LU: As a creative person, do those friends look at you and say why didn’t you study economics or engineering?
AAC: I think I looked at myself that way. I went to Parsons and Central St. Martins, I didn’t exactly fuck off. But in the relative landscape of I’m not doing geology at Yale, I judged myself a lot through those years. Eventually, I’ve given up that. Becoming a designer was very instinctive for me after being in a place like Tokyo. Design wasn’t something introduced to me as a way of thinking. But after going to Tokyo I understood, this takes thought. And I liked it. So when I was 18, I came here. I wanted to go to Parsons, I knew I wanted to do fashion. And I chickened out hardcore. I did my first few weeks in the fashion department and I was like fuck this, I don’t want to be with all these girls, because there was too much cattiness, and I didn’t think I had what it took. So I did graphic design instead.
LU: But your heart was always in fashion…
AAC: Always. I worked as a graphic designer for a bit, and then my brother died so I went home to be with my family. That is sort of what liberated me. I went home to be with them and ended up staying there, as things happen. I thought, I’ll try to work here. I got a job, it was a good job, and the day I started working at this new job, doing graphic design, I became Miss Trindad & Tobago.
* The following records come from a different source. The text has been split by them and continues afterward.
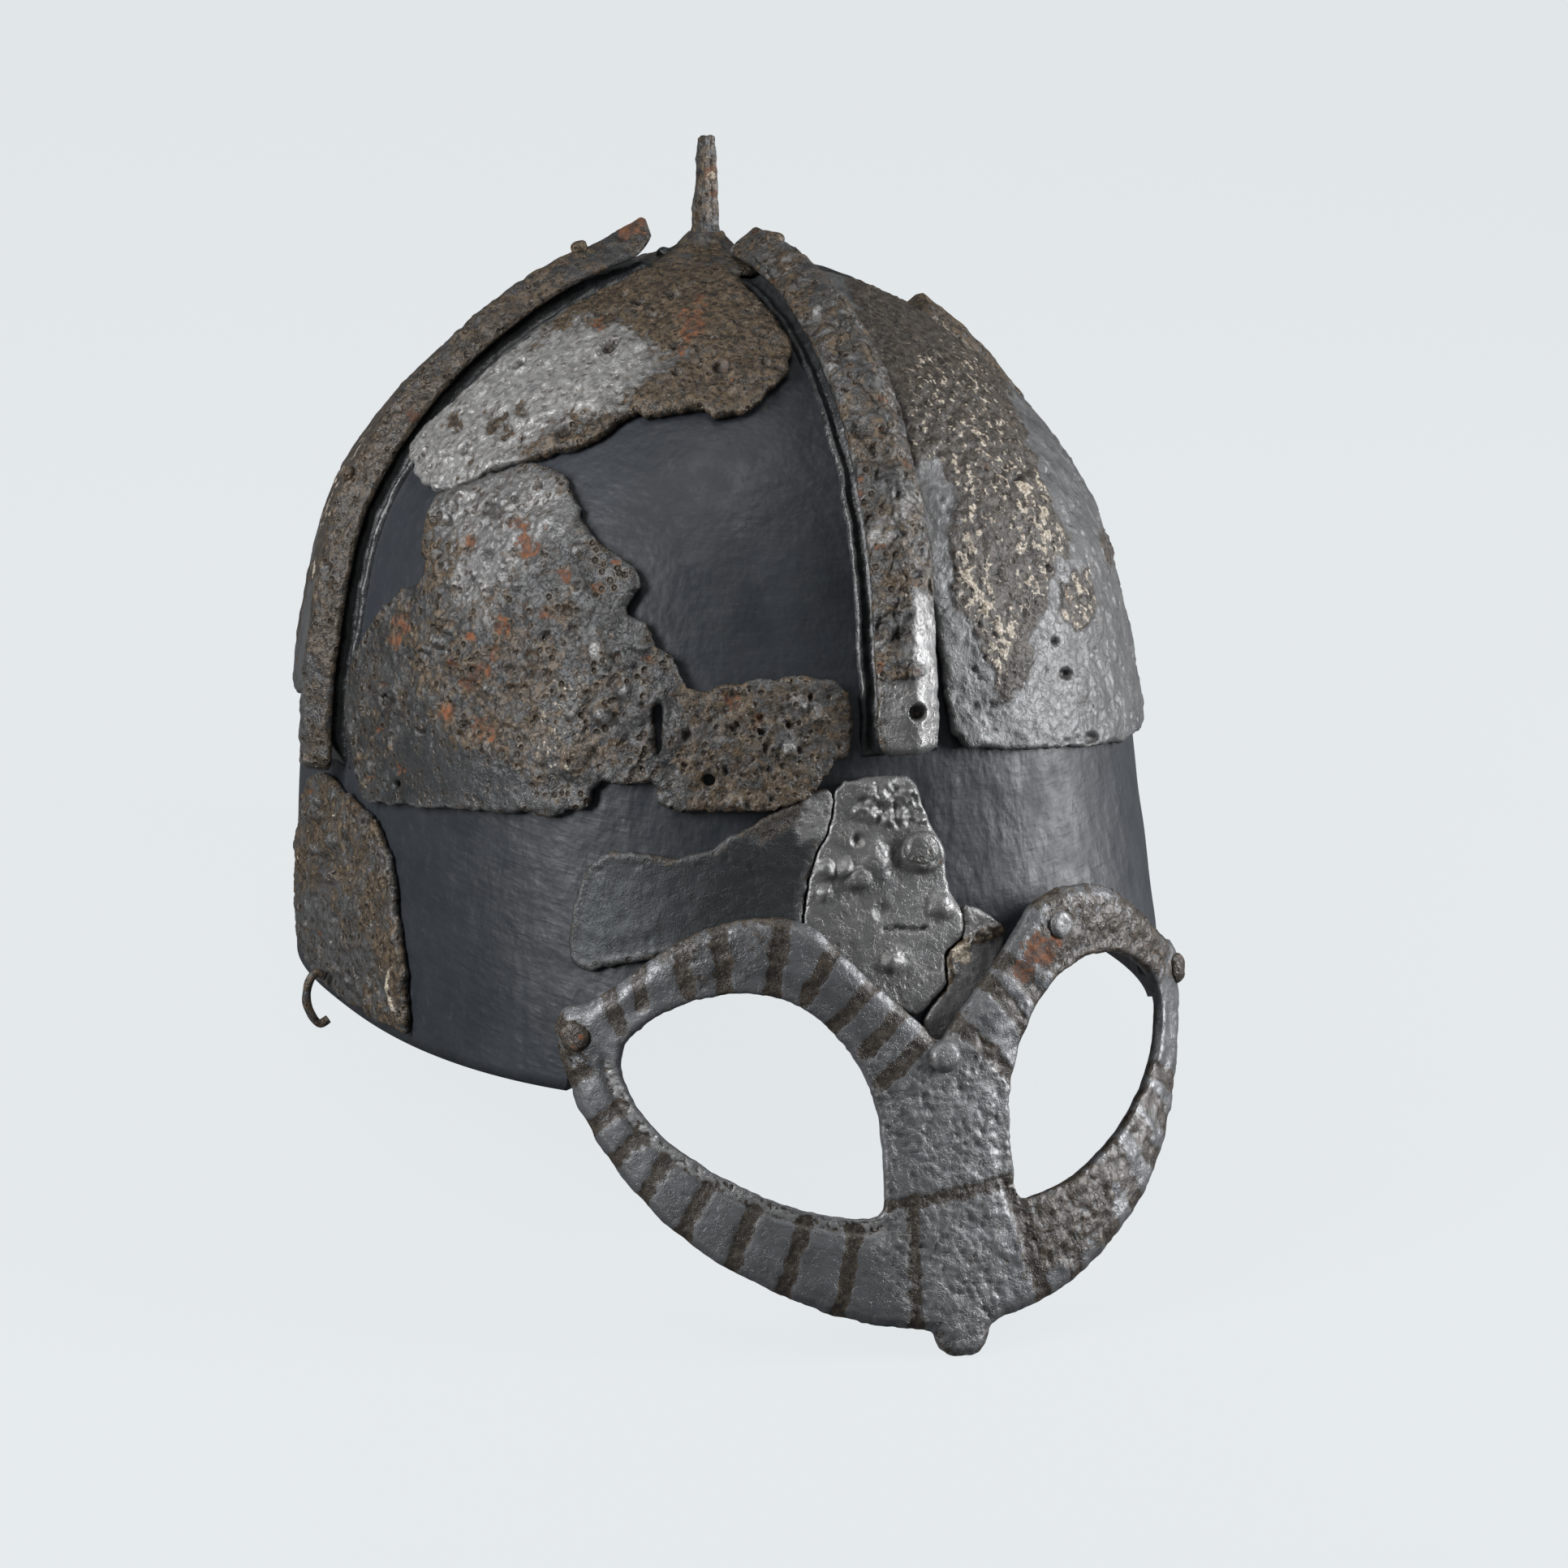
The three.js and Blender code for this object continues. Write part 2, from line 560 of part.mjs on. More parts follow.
const iron = () => finish(0x6b6f73, 0.5, 0.8);
const rustyIron = () => finish(0x5b4f47, 0.75, 0.4);
const paintedShell = () => finish(0x3a3f44, 0.4, 0.1);

// Pieces

const upright = new THREE.Group();

function addPiece(name, geometry, material) {
  const mesh = new THREE.Mesh(geometry, material);
  mesh.name = name;
  upright.add(mesh);
  return mesh;
}

const ribs = Object.values(BAND_LINES).map((line) => ribSolid(line, 0));
const ribClearance = Object.values(BAND_LINES).map((line) => ribSolid(line, PLATE_MARGIN));

function buildShell() {
  let shell = domeLayer(-SHELL_WALL, 0);
  for (const rib of ribs) shell = shell.add(rib);
  for (const mirror of [-1, 1]) shell = shell.subtract(eyeRelief(mirror));
  addPiece('support_shell', geometryOf(shell), paintedShell());
}

function buildPlate(name, layer, outline, holes, material) {
  let plate = layer.intersect(outlineCone(outline));
  for (const rib of ribClearance) plate = plate.subtract(rib);
  for (const [degrees, share] of holes) {
    const hole = drill(PLATE_HOLE_RADIUS, 4 * PLATE_THICKNESS);
    plate = plate.subtract(solidFrom(placeRadially(hole, degrees, share, 0)));
  }
  addPiece(name, geometryOf(largestPiece(plate)), material);
}

function buildBands() {
  const hole = placeRadially(drill(BAND_HOLE_RADIUS, 4 * BAND_CREST), ...BAND_PIN_PLACE, BAND_SEAT);
  const front = bandSolid(BAND_LINES.front, []).subtract(solidFrom(hole));
  addPiece('band_front', geometryOf(front), rustyIron());
  const right = bandSolid(BAND_LINES.right, [RIGHT_BAND_LIFT, RIGHT_BAND_PRELIFT]);
  addPiece('band_right', geometryOf(right), iron());
  addPiece('band_rear', geometryOf(bandSolid(BAND_LINES.rear, [])), rustyIron());
  addPiece('band_left', geometryOf(bandSolid(BAND_LINES.left, [])), rustyIron());
  const pinLength = BAND_CREST - BAND_EDGE;
  const pin = drill(BAND_HOLE_RADIUS - CLEARANCE, pinLength);
  addPiece('band_front_pin', placeRadially(pin, ...BAND_PIN_PLACE, BAND_SEAT + pinLength / 2), rustyIron());
}

function buildCrown() {
  const seat = SHELL_HEIGHT + CLEARANCE;
  const patch = new THREE.CylinderGeometry(
    CROWN_PATCH_TOP_RADIUS,
    CROWN_PATCH_RADIUS,
    CROWN_PATCH_HEIGHT,
    SIDES_ROUND,
  );
  patch.rotateX(Math.PI / 2).translate(0, 0, seat + CROWN_PATCH_HEIGHT / 2);
  addPiece('crown_patch', patch, rustyIron());
  const spike = new THREE.CylinderGeometry(
    SPIKE_TIP_WIDTH / Math.SQRT2,
    SPIKE_BASE_WIDTH / Math.SQRT2,
    SPIKE_HEIGHT,
    SIDES_SQUARE,
  );
  spike.rotateX(Math.PI / 2).rotateZ(radians(180 / SIDES_SQUARE - SPIKE_TURN_DEG));
  spike.translate(0, 0, seat + CROWN_PATCH_HEIGHT + CLEARANCE + SPIKE_HEIGHT / 2);
  addPiece('crown_spike', spike, rustyIron());
}

function buildHook() {
  const half = HOOK_WIRE / 2;
  const seat = BROW_THICKNESS + 2 * CLEARANCE + half;
  const foot = offsetPoint(HOOK_BEARING, HOOK_SHARE, seat);
  const out = surfaceNormal(HOOK_BEARING, HOOK_SHARE).setZ(0).normalize();
  const up = new THREE.Vector3(0, 0, HOOK_DROP);
  const curve = new THREE.CatmullRomCurve3(HOOK_CURVE.map(([reach, drop]) => (
    foot.clone().addScaledVector(out, reach * HOOK_REACH).addScaledVector(up, drop))));
  const ring = Array.from({ length: HOOK_SIDES }, (_, side) => {
    const angle = (2 * Math.PI * side) / HOOK_SIDES;
    return new THREE.Vector2(half * Math.cos(angle), half * Math.sin(angle));
  });
  const path = { steps: HOOK_BENDS, extrudePath: curve };
  addPiece('mail_hook', new THREE.ExtrudeGeometry(new THREE.Shape(ring), path), iron());
}

function buildGuard() {
  let guard = guardSlab().intersect(guardPrism());
  for (const rivet of Object.values(GUARD_RIVETS)) {
    guard = guard.subtract(solidFrom(onGuard(drill(SHANK_RADIUS + CLEARANCE, 4 * GUARD_THICKNESS), rivet)));
  }
  addPiece('spectacle_guard', geometryOf(guard), iron());
  for (const [name, rivet] of Object.entries(GUARD_RIVETS)) {
    const head = domedHead(rivet.radius, rivet.rise, GUARD_THICKNESS);
    addPiece(name, onGuard(head, rivet), rustyIron());
  }
}

function buildRivets() {
  const onBand = BAND_SEAT + BAND_CREST + CLEARANCE;
  for (const [name, { line, share }] of Object.entries(BAND_RIVETS)) {
    const { point, normal } = bandPlace(line, share, onBand);
    const turn = new THREE.Quaternion().setFromUnitVectors(new THREE.Vector3(0, 0, 1), normal);
    const head = domedHead(RIVET_RADIUS, RIVET_HEIGHT, 0).applyQuaternion(turn);
    addPiece(name, head.translate(point.x, point.y, point.z), rustyIron());
  }
  const onBrow = 2 * CLEARANCE + BROW_THICKNESS;
  for (const [name, { place, radius }] of Object.entries(BROW_RIVETS)) {
    addPiece(name, placeRadially(domedHead(radius, RIVET_HEIGHT, 0), ...place, onBrow), rustyIron());
  }
}

buildShell();
const plateLayer = domeLayer(CLEARANCE, CLEARANCE + PLATE_THICKNESS);
const browLayer = domeLayer(CLEARANCE, CLEARANCE + BROW_THICKNESS);
buildPlate('plate_front_right_upper', plateLayer, FRONT_RIGHT_UPPER_OUTLINE, [], iron());
buildPlate('plate_front_right_lower', plateLayer, FRONT_RIGHT_LOWER_OUTLINE, LOWER_PLATE_HOLES, iron());
buildPlate('plate_front_left', plateLayer, FRONT_LEFT_OUTLINE, LEFT_PLATE_HOLES, rustyIron());
buildPlate('plate_rear_right', plateLayer, REAR_RIGHT_OUTLINE, [], rustyIron());
buildPlate('plate_rear_left', plateLayer, REAR_LEFT_OUTLINE, [], rustyIron());
buildPlate('brow_fragment_side', browLayer, BROW_SIDE_OUTLINE, [], iron());
buildPlate('brow_fragment_dark', browLayer, BROW_DARK_OUTLINE, [], rustyIron());
buildPlate('brow_fragment_light', browLayer, BROW_LIGHT_OUTLINE, [], iron());
buildPlate('brow_strip', browLayer, BROW_STRIP_OUTLINE, [], iron());
buildBands();
buildCrown();
buildHook();
buildGuard();
buildRivets();

// Laid back at rest: the nape's rim and the nose guard's tip share one plane, and the origin is
// under the middle of the whole.
upright.rotation.x = -REST_TILT;
const helmet = new THREE.Group();
helmet.add(upright);
helmet.updateMatrixWorld(true);
const box = new THREE.Box3().setFromObject(helmet, true);
upright.position.set(
  -(box.min.x + box.max.x) / 2,
  -(box.min.y + box.max.y) / 2,
  -box.min.z,
);

export default helmet;
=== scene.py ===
# The dressed look of an iron helmet of the spectacle type: corroded fragments on a painted support shell.
# Shapes are worked out in millimetres in the upright frame: +Z up, the wearer looks along -Y, and the
# rim lies in the plane Z = 0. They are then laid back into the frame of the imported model.

import itertools
import math

import bpy
import numpy as np
from mathutils import Matrix, Vector
from mathutils.geometry import delaunay_2d_cdt


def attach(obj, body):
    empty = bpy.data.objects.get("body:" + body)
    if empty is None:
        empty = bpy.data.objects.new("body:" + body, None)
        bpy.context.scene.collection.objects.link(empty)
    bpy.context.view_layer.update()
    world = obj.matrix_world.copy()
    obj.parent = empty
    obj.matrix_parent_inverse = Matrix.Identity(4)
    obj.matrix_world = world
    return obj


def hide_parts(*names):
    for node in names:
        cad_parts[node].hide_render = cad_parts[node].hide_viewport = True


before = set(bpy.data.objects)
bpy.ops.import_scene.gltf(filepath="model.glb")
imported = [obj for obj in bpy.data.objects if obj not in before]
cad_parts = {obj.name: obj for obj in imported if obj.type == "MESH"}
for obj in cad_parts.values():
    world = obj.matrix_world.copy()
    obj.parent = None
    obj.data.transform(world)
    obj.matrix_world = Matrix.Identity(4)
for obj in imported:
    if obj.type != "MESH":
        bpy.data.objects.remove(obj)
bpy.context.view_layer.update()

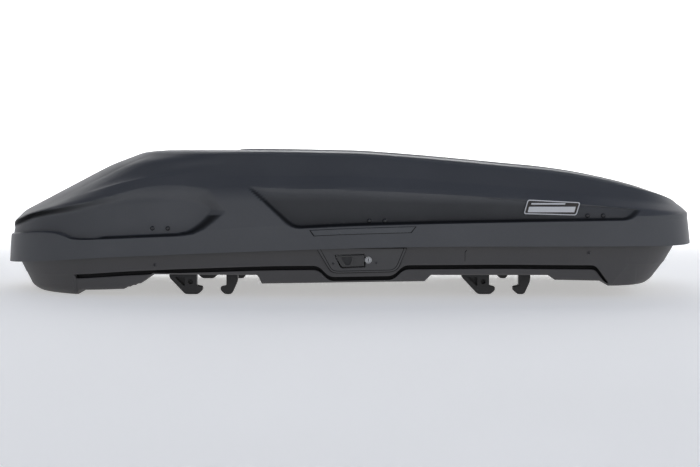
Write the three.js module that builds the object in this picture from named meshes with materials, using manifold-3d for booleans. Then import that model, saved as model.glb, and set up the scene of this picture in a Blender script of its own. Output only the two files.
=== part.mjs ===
// A roof cargo box on four crossbar clamps. Millimetres, +Z up, nose towards -X.
// The latch side faces -Y and the hinge side faces +Y.

import * as THREE from 'three';
import { mergeVertices } from 'three/addons/utils/BufferGeometryUtils.js';
import Module from 'manifold-3d';

const wasm = await Module();
wasm.setup();

// ---------------------------------------------------------------- driving dimensions

const NOSE = -1058;                 // foremost edge of the lid
const TAIL = 1032;                  // rearmost edge of the lid
const HALF_WIDTH = 420;             // lid, from the middle plane to the skirt
const WALL = 4;                     // thickness of both shells
const GAP = 0.4;                    // between pieces that rest on each other
const NOSE_ROUND = 330;             // length of the rounded nose in plan
const TAIL_ROUND = 175;             // length of the rounded tail in plan
const NOSE_POWER = 2.5;             // how square the plan corners are
const TAIL_POWER = 2.9;
const NOSE_TAPER = 0.34;            // share of the width lost towards the nose
const TAIL_TAPER = 0.09;            // share of the width lost towards the tail
const FRONT_RECESS = 22;            // depth of the front side recess in the lid
const REAR_RECESS = 32;             // depth of the rear side recess at its bottom edge
const RIM_INSET = 10;               // base rim inside the lid's outer face
const RIM_HEIGHT = 13;              // base rim above the parting line
const BASE_HALF = 398;              // base wall just under the parting line
const GROOVE_STEP = 10;             // how far the base steps in below the groove

const HINGE_Y = 430;                // hinge line
const HINGE_Z = 142;
const HINGE_XS = { front: -330, middle: 120, rear: 560 };
const BARREL = 7;

const LATCH_XS = { front: -551, middle: 78, rear: 707 };
const RIVET_ZS = { front: 201, middle: 225, rear: 239 };
const RIVET_PITCH = 45;
const HOOK_PIVOT_Z = 98;
const HOOK_DRIVE = 20;              // from a hook's pivot up to its drive pin
const STUD_RISE = 32;               // from a hook's pivot up to the striker's stud
const TONGUE_YS = [-355, -352];
const HOOK_YS = [-349, -344];
const ROD_YS = [-341, -337];

const PADDLE_PIVOT = { x: 33, y: -399 };
const LOCK = { x: 53, z: 112 };
const BEZEL_YS = [-404, -398.4];

const STRUT_XS = { front: -440, rear: 535 };
const STRUT_RADIUS = 300;           // from the hinge line to both strut pivots
const STRUT_BASE_ANGLE = -8;        // degrees above the level line towards the latch side
const STRUT_LID_ANGLE = 42;
const STRUT_TUBE = 222;
const STRUT_ROD = 234;

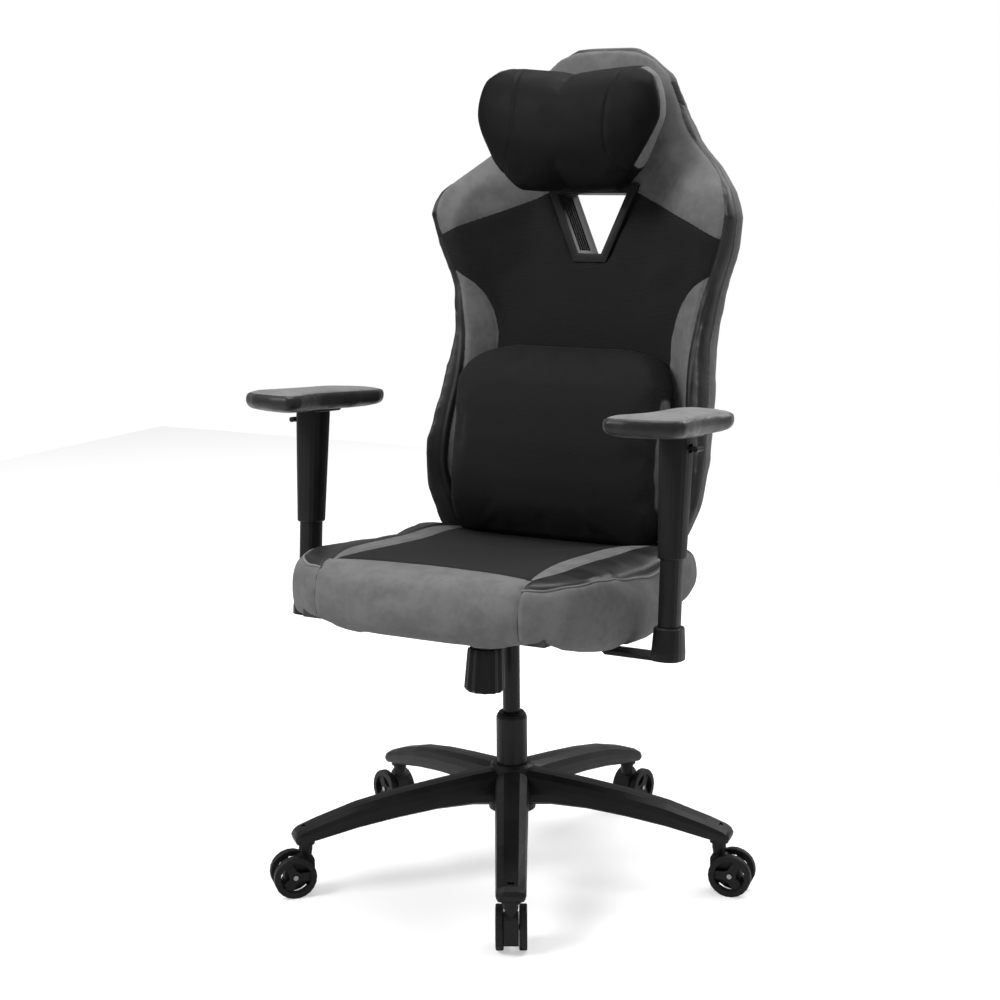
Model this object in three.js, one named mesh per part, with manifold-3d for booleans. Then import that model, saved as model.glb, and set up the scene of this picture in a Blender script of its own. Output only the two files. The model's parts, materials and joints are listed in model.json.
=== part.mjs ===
// A high-backed swivel chair for a desk: five-arm base on twin-wheel casters, gas column,
// rocking mechanism, upholstered seat and back, sliding neck pillow and adjustable armrests.
//
// Millimetres, +Z up, the sitter faces -Y and the sitter's left hand is at +X. The part stands on
// Z = 0 and the column's axis is the Z axis. Everything above the mechanism is drawn in the seat
// frame: its origin is on the column's axis at the height of the seat plate's top face, and it leans
// back by the seat's rake.
import * as THREE from "three";
import { mergeVertices } from "three/addons/utils/BufferGeometryUtils.js";
import Module from "manifold-3d";

const wasm = await Module();
wasm.setup();

// ---------------------------------------------------------------------------------------------
// Driving dimensions
// ---------------------------------------------------------------------------------------------

const GAP = 0.3; // between pieces that touch
const RUN = 0.4; // around a shaft or a slide that runs in a hole
const THROUGH = 600; // reach of a tool that cuts right through a piece
const deg = Math.PI / 180;

const BASE = {
  arms: 5,
  turn: 27.6 * deg, // of the first arm, from the front
  stemRadius: 343, // column axis to caster stem
  tipBeyond: 19, // arm past the stem
  tipUnderside: 82,
  hubRadius: 35,
  hubTop: 180,
  hubBottom: 104,
  rootWidth: 56,
  tipWidth: 45,
  bossRadius: 15, // round the caster's stem, under the arm's tip
  bossDrop: 3,
};

const CASTER = {
  wheelRadius: 34,
  wheelWidth: 12,
  rimThickness: 9.5,
  spokeWidth: 7,
  spokeInset: 3,
  trail: 21,
  stemRadius: 5.5,
  stemEngaged: 27,
  collarRadius: 11,
  forkWidth: 22,
  forkRadius: 23,
  axleRadius: 4,
  hubRadius: 10,
  // one arm's caster is turned in towards the hub, the others trail outwards
  turns: [180, 0, 0, 0, 0],
};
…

LU: The same day? A very huge message…
AAC: The same day. I tried to do both: Train to be Miss Trinidad & Tobago, and also work. Cause I really was abhorrently against being a beauty queen. I was really conflicted. After a month and a half, I gave up the job and just did the beauty queen thing. I was into my wardrobe, and it just reminded me this is what I want to do. A year later, I launched my own line. Trinidad & Tobago Fashion Week had just kind of started. It was the second year of it, 2009. I was currently Miss Trinidad & Tobago, so I did definitely had a platform. I named it after my brother, so it’s called Pilar. And that’s what I’ve been doing for three years.
LU: Your brother’s passing was the catalyst to say, ‘Life is too short, I need to focus on what I’m passionate about.‘
AAC: He died at 18 and probably never even had much of an experience of what life really is, never fulfilled his dreams, so I figured let me just do what I want to do. Definitely his death has sort of spurred my life. I know it sounds a little corny but it’s true. Every time I’m losing track I revisit that, and it’s instantaneous. It’s amazing to continuously be reminded why I’m doing this. It’s never dated or old. It’s so live for me. I don’t mean him in a personified way. It’s very spiritual, and I genuinely feel that him leaving, I’m conjoined–I’m no longer just me. It’s not like he’s only joined me. But in my life it is an exponential kind of growth.
LU: He’s a big part of how you design and think?
AAC: I hate to localize him. He and whatever it is that he represents in the universe, when I connect to that, it’s so powerful. I am first and he is fifth, so he’s seven years younger than me. Our relationship, the memory of it is until I left for New York, so he was 11. Then I reconnected with him and he was becoming a man—17, 18. I remember playing mas—we were on the road, and the band he used to play with was one of those where you had to kind of jump before a drink. He was young, so he wasn’t really supposed to be drinking but I was passing him drinks and I remember thinking, You’re actually a man now. And that was my last experience of him. He died soon after.
LU: Moving forward, where do you see your aesthetic going?
AAC: I don’t know how much I can really say. My style’s always, from the inception of my line until now, been very influenced by the Caribbean. The first line I did was based off of the Boboshanti. Very African, very Afrocentric. Because the Caribbean is that. I love the way that Rastafari dress. I’ve always wanted to be one of them, but I am not. So this is my vicarious way of doing it. But then I also brought in a little Japanese in it, because I made all these Africanized Obi belts. And then the second collection was military inspired. We live in this strange post-colonial environment. And the policemen still wear wool.
LU: In 100 degree weather…
AAC: It makes no sense. But that’s what’s around me. Also the idea of uniformity—I wore a uniform my whole school life. My sense of the Caribbean, fashion-wise, it’s a very uniform way of dressing. Girls dress some version of this but not as adventurous and don’t actually realize that they’re wearing a uniform. So it was a little bit of a play on that. But I think recently my style has evolved outside of the Caribbean vernacular into something more sophisticated. Because I’d like to work in the bigger world. I’d like to be able to survive and make clothes that people who don’t live in the Caribbean buy.
LU: And have a functioning line…
AAC: It’s not just resort. But it’s still… I can never extricate myself from where I’m from. It’s deeply part of who I am. That will always influence me.